I know, from talking with Tracey, that this committee has been providing superb leadership in helping law enforcement build its collective information sharing capacity.

I want to thank Sheriff Milstead for his work as Vice-Chair, and I want to thank every member of the committee for the work you do, both as part of Global and in your communities back home.  A special shout-out to our friends at the FBI and DHS for their partnership.

Given that this is my first Global meeting as head of the Office of Justice Programs (OJP), I think it’s appropriate that I say a word or two about myself.

I worked as a local prosecutor, where I served on a community-based domestic violence task force.  I also served as state trial court judge, where I heard over 45,000 cases.  During this time, I created drug and DUI courts.  I also served on the victim compensation board in Colorado.  Before joining OJP, I had the privilege of leading the Office on Violence Against Women for over a year.  Having been part of the criminal justice system most of my career, I understand that a comprehensive and effective information sharing network is not a luxury, but a necessity.

I’m really pleased that OJP – and in particular, BJA – is helping state and local agencies build their capacity, through the Regional Information Sharing Systems (RISS) program.  In fact, we just awarded almost $29 million to the six RISS centers, and another $4.7 million to provide technical assistance and technology support.

As you continue your important work, I ask that you remain focused on the public safety priorities that the Department has identified – particularly drugs, school violence, and immigration enforcement.  In the coming days, we’ll be announcing a second consecutive year of historic funding to tackle opioids and school safety.  We plan to use this momentum to take on meth abuse in light of the opioid crisis, and to continue giving jurisdictions the tools and training they need to bolster school security.  Your guidance on these issues is critical.

I was very glad to hear that a task team is continuing to look into the issue of meth and opioids, and I look forward to seeing the final white paper.  My thanks to Sheriff McMahon for leading that team, and to Dr.
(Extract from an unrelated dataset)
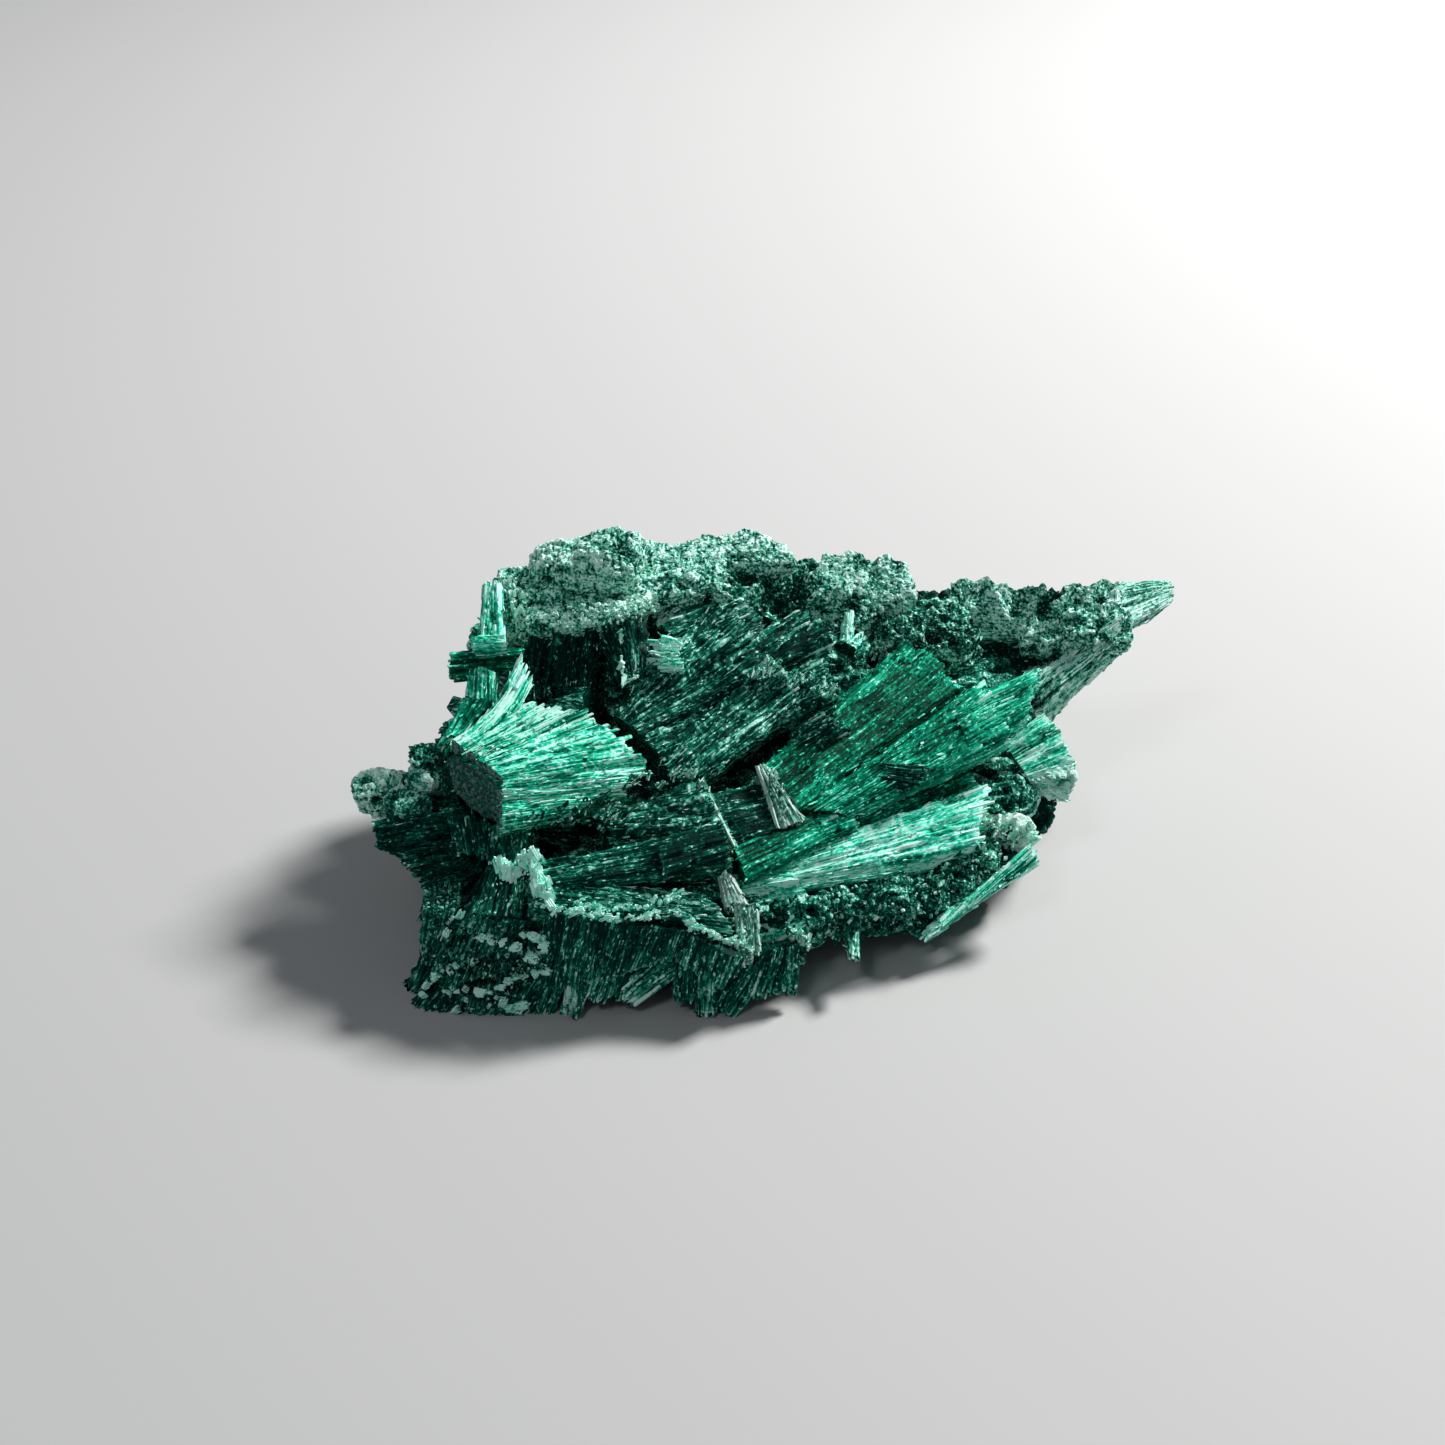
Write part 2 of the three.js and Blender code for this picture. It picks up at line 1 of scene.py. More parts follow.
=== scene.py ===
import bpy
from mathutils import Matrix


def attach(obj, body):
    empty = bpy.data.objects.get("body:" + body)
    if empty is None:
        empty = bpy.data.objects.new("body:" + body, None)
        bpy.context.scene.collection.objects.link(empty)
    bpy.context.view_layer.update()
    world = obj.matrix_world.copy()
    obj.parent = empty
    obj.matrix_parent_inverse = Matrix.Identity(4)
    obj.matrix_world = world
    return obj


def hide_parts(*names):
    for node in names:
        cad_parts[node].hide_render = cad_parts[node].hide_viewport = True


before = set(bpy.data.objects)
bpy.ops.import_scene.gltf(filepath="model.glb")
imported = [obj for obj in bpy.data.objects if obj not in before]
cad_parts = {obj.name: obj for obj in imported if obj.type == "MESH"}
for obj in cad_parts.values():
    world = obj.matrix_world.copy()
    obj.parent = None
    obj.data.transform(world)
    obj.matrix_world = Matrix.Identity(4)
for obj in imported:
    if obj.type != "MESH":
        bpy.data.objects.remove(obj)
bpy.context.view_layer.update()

import math

import bpy
import numpy as np
from mathutils import Matrix, Vector
from mathutils.bvhtree import BVHTree

# Camera.
# It stands in front of the specimen, 106 mm over the floor, and looks 29.85 degrees down
# with its right side 1.55 degrees high.
CAMERA_PLACE_M = (-0.0047, -0.1607, 0.106)
DOWN_DEGREES = 29.85
RIGHT_HIGH_DEGREES = 1.55
camera_data = bpy.data.cameras.new("camera")
camera_data.sensor_width = 36
camera_data.lens = 58.95
camera_data.clip_start = 0.01
camera = bpy.data.objects.new("camera", camera_data)
bpy.context.scene.collection.objects.link(camera)
tilt = Matrix.Rotation(math.radians(90 - DOWN_DEGREES), 4, "X")
roll = Matrix.Rotation(math.radians(RIGHT_HIGH_DEGREES), 4, "Z")
camera.matrix_world = Matrix.Translation(CAMERA_PLACE_M) @ tilt @ roll
bpy.context.scene.camera = camera
bpy.context.scene.view_settings.view_transform = "Standard"

# Floor and light.
# A plain pale floor. The key lamp is high behind the right side, so the upper faces are
# bright and the faces towards the camera lie in soft shade, which two weak lamps open up.
FLOOR_HALF_M = 3
floor_corners = [(x * FLOOR_HALF_M, y * FLOOR_HALF_M, 0) for x, y in ((-1, -1), (1, -1), (1, 1), (-1, 1))]
floor_mesh = bpy.data.meshes.new("floor")
floor_mesh.from_pydata(floor_corners, [], [(0, 1, 2, 3)])
floor = bpy.data.objects.new("floor", floor_mesh)
bpy.context.scene.collection.objects.link(floor)
floor_material = bpy.data.materials.new("floor")
floor_material.use_nodes = True
floor_shader = floor_material.node_tree.nodes["Principled BSDF"]
floor_shader.inputs["Base Color"].default_value = (0.44, 0.45, 0.46, 1)
floor_shader.inputs["Roughness"].default_value = 0.8
floor_mesh.materials.append(floor_material)


def lamp(name, toward, distance, size, power, colour):
    """A square lamp that stands off the specimen in one direction and faces it."""
    data = bpy.data.lights.new(name, "AREA")
    data.shape = "SQUARE"
    data.size = size
    data.energy = power
    data.color = colour
    light = bpy.data.objects.new(name, data)
    bpy.context.scene.collection.objects.link(light)
    away = Vector(toward).normalized()
    turn = away.to_track_quat("Z", "Y").to_matrix().to_4x4()
    light.matrix_world = Matrix.Translation(away * distance + Vector((0, 0, 0.01))) @ turn


lamp("key", (0.56, 0.51, 0.66), 0.6, 0.12, 6.9, (1.0, 0.98, 0.94))
lamp("front_fill", (-0.35, -0.6, 0.85), 0.8, 0.15, 0.72, (0.95, 0.98, 1.0))
lamp("left_fill", (-0.9, 0.3, 0.6), 0.8, 0.5, 0.3, (0.95, 0.98, 1.0))
world = bpy.data.worlds.new("studio")
bpy.context.scene.world = world
world.use_nodes = True
world.node_tree.nodes["Background"].inputs["Color"].default_value = (0.9, 0.95, 1.0, 1)
world.node_tree.nodes["Background"].inputs["Strength"].default_value = 0.12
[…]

Sharon Kelley for her assistance. Let me also thank Jim Burch for his work as chair of our new task team on school safety.  I know his team’s work on identifying threat indicators will be invaluable to law enforcement.

Finally, I want to thank David Roberts for leading the Disposition Reporting Task Team.

I’ll leave you with this – this is something I say often to people – our attorney general is not one to dance around the edges of a problem.  He prefers big solutions – which is a major reason why OJP is dedicating substantial resources to helping law enforcement fight crime, combat drugs, and take gun and gang criminals off the street.  He knows that our success depends on our ability to collect, analyze, and share information.  We stand ready to work with you to help you find the best way to do that.

We are grateful for everything you’re doing, and we look forward to hearing how we can move forward.  Thank you.